What is needed is the run of lines from the one containing "const machine = group('machine', object);" through the one containing "return value /", echoed exactly, with both ends kept and nothing added.

**Given data**:
--- start ---

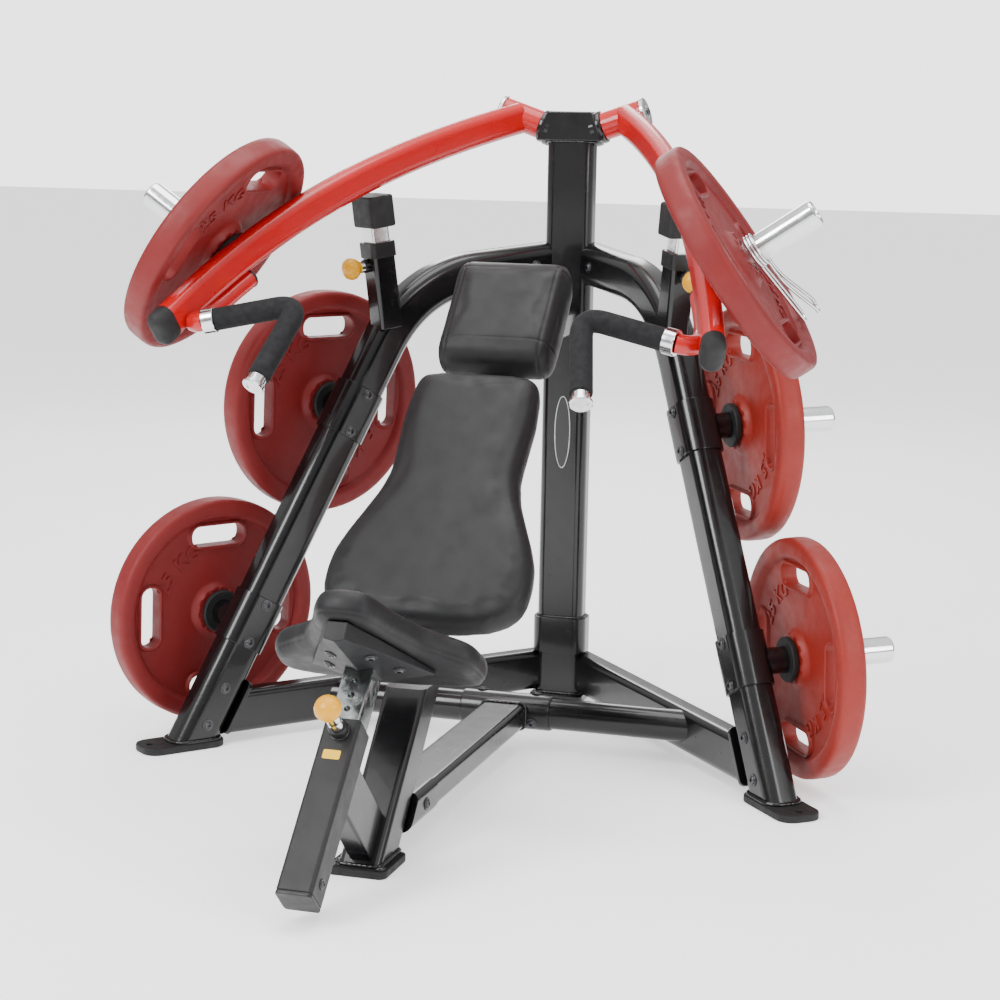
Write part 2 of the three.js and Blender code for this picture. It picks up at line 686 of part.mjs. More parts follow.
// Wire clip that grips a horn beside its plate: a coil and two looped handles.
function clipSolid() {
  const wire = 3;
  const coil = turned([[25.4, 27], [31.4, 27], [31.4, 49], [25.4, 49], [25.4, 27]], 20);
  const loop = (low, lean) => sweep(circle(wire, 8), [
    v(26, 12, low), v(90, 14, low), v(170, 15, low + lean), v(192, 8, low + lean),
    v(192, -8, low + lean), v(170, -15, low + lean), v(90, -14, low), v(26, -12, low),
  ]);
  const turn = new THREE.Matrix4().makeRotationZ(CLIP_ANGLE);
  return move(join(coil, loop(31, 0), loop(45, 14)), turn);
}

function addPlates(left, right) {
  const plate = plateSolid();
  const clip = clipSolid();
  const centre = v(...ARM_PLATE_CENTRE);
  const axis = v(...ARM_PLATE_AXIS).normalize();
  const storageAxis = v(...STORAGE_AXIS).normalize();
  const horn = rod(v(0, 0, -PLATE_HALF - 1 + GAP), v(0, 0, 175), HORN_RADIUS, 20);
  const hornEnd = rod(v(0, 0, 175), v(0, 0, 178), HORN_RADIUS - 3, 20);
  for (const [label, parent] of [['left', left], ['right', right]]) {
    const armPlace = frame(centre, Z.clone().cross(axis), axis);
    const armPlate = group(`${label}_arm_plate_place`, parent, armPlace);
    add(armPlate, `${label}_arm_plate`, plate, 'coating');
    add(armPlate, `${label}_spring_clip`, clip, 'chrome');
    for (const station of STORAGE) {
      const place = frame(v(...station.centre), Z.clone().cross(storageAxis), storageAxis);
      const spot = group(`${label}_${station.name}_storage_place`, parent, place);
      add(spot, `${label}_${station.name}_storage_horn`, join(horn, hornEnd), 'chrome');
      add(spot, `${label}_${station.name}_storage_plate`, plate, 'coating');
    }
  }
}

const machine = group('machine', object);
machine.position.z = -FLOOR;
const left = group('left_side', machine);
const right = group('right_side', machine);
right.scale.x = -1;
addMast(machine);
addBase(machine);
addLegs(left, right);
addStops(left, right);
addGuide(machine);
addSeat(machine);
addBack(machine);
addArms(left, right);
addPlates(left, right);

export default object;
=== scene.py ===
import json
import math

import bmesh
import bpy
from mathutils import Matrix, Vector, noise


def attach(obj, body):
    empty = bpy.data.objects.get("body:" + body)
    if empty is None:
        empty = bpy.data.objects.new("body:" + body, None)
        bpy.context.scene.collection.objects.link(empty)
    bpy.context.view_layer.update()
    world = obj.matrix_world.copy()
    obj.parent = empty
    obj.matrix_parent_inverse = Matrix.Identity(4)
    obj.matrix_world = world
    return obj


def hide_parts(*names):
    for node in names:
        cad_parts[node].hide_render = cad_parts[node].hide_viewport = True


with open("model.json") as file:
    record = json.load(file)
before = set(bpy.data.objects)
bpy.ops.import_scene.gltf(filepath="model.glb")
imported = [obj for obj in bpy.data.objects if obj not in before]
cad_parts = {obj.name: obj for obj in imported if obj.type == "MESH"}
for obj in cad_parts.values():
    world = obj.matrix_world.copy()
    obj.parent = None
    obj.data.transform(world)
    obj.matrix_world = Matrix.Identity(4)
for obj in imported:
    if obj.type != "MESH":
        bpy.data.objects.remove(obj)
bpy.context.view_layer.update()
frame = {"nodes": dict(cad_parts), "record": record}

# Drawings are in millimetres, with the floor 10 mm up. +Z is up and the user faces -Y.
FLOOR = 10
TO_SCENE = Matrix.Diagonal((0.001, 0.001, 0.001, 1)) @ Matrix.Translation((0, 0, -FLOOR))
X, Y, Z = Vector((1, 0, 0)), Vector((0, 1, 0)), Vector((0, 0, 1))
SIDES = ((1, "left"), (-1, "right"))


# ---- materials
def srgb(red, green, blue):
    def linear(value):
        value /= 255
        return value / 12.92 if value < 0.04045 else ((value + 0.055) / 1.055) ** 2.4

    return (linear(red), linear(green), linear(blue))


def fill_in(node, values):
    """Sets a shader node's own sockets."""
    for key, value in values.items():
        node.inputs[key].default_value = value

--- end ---

**The output**:
const machine = group('machine', object);
machine.position.z = -FLOOR;
const left = group('left_side', machine);
const right = group('right_side', machine);
right.scale.x = -1;
addMast(machine);
addBase(machine);
addLegs(left, right);
addStops(left, right);
addGuide(machine);
addSeat(machine);
addBack(machine);
addArms(left, right);
addPlates(left, right);

export default object;
=== scene.py ===
import json
import math

import bmesh
import bpy
from mathutils import Matrix, Vector, noise


def attach(obj, body):
    empty = bpy.data.objects.get("body:" + body)
    if empty is None:
        empty = bpy.data.objects.new("body:" + body, None)
        bpy.context.scene.collection.objects.link(empty)
    bpy.context.view_layer.update()
    world = obj.matrix_world.copy()
    obj.parent = empty
    obj.matrix_parent_inverse = Matrix.Identity(4)
    obj.matrix_world = world
    return obj


def hide_parts(*names):
    for node in names:
        cad_parts[node].hide_render = cad_parts[node].hide_viewport = True


with open("model.json") as file:
    record = json.load(file)
before = set(bpy.data.objects)
bpy.ops.import_scene.gltf(filepath="model.glb")
imported = [obj for obj in bpy.data.objects if obj not in before]
cad_parts = {obj.name: obj for obj in imported if obj.type == "MESH"}
for obj in cad_parts.values():
    world = obj.matrix_world.copy()
    obj.parent = None
    obj.data.transform(world)
    obj.matrix_world = Matrix.Identity(4)
for obj in imported:
    if obj.type != "MESH":
        bpy.data.objects.remove(obj)
bpy.context.view_layer.update()
frame = {"nodes": dict(cad_parts), "record": record}

# Drawings are in millimetres, with the floor 10 mm up. +Z is up and the user faces -Y.
FLOOR = 10
TO_SCENE = Matrix.Diagonal((0.001, 0.001, 0.001, 1)) @ Matrix.Translation((0, 0, -FLOOR))
X, Y, Z = Vector((1, 0, 0)), Vector((0, 1, 0)), Vector((0, 0, 1))
SIDES = ((1, "left"), (-1, "right"))


# ---- materials
def srgb(red, green, blue):
    def linear(value):
        value /= 255
        return value / 12.92 if value < 0.04045 else ((value + 0.055) / 1.055) ** 2.4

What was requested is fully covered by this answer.